* **What this task involves**:
Repeat exactly the lines from the start of the entries below through the line containing "from build123d import *". Omit the rest.

** START Excerpted data **

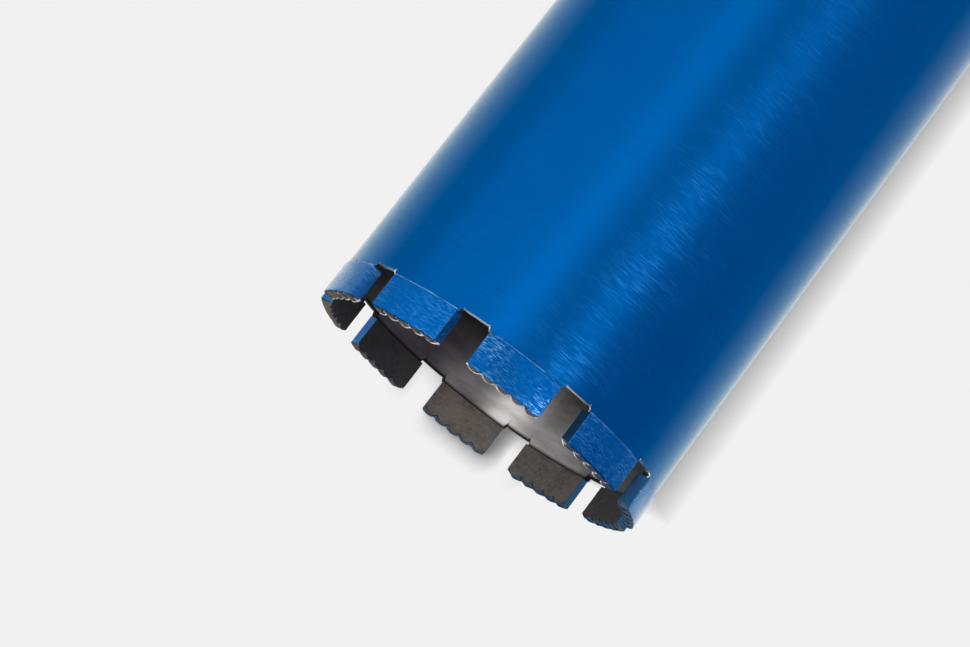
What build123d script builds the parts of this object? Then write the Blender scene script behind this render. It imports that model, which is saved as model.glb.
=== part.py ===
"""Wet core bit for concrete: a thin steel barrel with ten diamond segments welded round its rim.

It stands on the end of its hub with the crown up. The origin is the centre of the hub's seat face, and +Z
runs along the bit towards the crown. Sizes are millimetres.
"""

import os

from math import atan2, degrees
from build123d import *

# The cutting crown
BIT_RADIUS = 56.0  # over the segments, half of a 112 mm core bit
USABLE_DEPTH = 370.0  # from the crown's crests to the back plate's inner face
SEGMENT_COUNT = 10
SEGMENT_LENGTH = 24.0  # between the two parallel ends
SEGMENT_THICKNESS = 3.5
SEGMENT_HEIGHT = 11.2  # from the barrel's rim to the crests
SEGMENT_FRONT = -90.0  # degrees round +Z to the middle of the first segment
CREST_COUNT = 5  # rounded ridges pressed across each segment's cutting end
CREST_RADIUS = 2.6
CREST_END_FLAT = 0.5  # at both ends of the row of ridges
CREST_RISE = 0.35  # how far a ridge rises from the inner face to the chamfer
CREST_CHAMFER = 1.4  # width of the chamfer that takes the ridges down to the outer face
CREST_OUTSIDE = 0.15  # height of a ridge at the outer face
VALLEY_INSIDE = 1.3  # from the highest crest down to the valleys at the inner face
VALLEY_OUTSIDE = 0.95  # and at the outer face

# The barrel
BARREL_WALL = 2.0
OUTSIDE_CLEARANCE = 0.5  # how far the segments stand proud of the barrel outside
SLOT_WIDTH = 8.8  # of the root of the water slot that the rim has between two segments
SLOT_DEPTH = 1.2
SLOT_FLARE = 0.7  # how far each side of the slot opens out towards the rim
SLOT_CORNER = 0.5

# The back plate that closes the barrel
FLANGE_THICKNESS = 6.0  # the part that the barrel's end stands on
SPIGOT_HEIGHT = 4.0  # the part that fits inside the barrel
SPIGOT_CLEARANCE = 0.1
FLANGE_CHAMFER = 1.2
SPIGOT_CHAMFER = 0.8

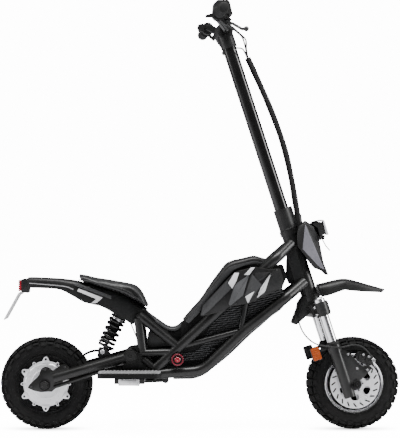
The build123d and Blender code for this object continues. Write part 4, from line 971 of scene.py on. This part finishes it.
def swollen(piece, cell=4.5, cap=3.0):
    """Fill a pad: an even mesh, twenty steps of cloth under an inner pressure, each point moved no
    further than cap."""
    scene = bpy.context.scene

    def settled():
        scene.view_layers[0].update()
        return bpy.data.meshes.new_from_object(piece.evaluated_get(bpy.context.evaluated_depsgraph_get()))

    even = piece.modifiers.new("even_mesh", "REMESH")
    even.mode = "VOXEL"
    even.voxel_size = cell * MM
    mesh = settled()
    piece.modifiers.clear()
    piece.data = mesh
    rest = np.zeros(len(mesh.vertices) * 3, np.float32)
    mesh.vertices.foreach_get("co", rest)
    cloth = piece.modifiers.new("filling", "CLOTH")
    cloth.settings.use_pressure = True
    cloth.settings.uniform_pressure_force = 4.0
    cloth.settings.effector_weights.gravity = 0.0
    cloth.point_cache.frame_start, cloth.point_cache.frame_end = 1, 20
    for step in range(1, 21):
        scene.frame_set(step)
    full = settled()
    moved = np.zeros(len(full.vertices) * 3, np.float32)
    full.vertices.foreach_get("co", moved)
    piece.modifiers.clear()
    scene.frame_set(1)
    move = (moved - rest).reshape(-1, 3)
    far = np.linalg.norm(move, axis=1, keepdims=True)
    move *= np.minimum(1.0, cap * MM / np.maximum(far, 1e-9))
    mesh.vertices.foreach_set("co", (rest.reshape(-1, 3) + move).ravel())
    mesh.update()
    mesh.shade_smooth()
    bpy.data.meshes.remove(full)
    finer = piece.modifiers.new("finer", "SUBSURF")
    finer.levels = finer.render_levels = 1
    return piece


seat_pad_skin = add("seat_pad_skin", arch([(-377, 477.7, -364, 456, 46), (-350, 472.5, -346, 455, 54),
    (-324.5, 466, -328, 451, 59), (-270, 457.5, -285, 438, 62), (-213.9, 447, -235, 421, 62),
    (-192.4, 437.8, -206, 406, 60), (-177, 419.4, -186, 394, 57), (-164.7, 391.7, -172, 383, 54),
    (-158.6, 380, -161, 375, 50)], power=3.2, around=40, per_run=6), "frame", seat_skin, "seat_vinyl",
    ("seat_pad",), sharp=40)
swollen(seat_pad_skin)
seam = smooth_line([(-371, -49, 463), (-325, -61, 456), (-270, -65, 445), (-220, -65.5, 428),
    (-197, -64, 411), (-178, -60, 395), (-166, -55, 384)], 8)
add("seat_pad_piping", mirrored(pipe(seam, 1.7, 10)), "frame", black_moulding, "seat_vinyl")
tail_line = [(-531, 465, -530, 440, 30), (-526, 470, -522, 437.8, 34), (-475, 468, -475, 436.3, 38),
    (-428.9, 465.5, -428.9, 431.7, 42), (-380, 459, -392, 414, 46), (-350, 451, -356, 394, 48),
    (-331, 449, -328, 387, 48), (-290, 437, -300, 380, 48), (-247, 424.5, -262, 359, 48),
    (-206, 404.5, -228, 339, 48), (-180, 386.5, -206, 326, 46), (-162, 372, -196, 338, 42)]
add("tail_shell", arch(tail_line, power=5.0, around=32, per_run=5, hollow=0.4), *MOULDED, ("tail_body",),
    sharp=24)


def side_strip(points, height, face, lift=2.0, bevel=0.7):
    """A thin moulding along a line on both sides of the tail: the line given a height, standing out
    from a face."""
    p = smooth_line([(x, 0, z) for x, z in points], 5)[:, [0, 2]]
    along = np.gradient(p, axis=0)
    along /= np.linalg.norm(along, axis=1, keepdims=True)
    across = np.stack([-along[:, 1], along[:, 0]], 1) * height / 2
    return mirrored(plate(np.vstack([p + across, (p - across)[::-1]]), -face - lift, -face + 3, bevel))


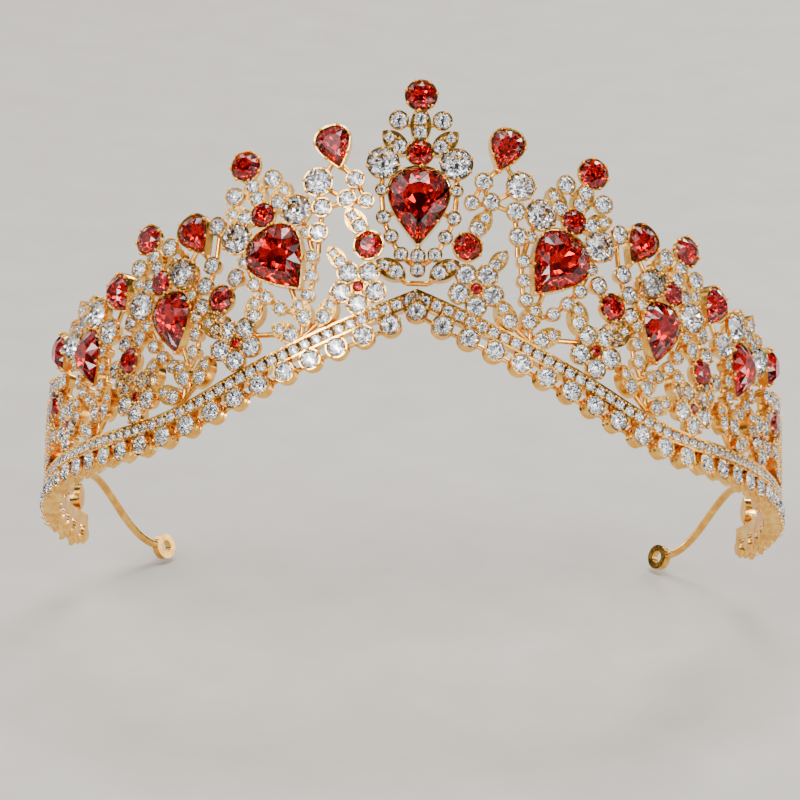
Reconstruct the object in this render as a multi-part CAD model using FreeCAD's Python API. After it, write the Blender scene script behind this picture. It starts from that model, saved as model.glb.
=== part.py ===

** END Excerpted data **

* **The completed task**:
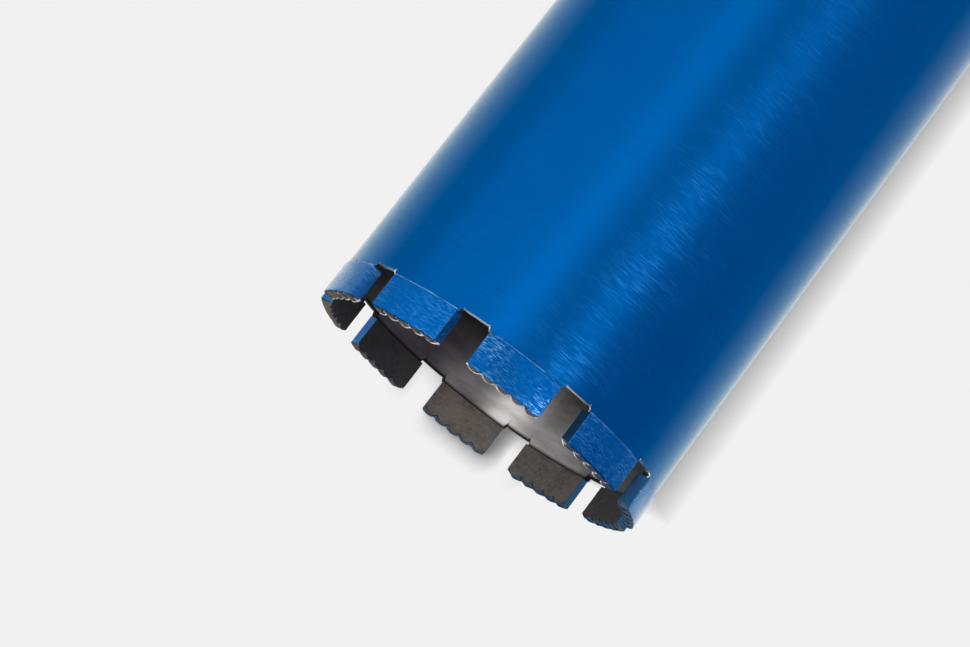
What build123d script builds the parts of this object? Then write the Blender scene script behind this render. It imports that model, which is saved as model.glb.
=== part.py ===
"""Wet core bit for concrete: a thin steel barrel with ten diamond segments welded round its rim.

It stands on the end of its hub with the crown up. The origin is the centre of the hub's seat face, and +Z
runs along the bit towards the crown. Sizes are millimetres.
"""

import os

from math import atan2, degrees
from build123d import *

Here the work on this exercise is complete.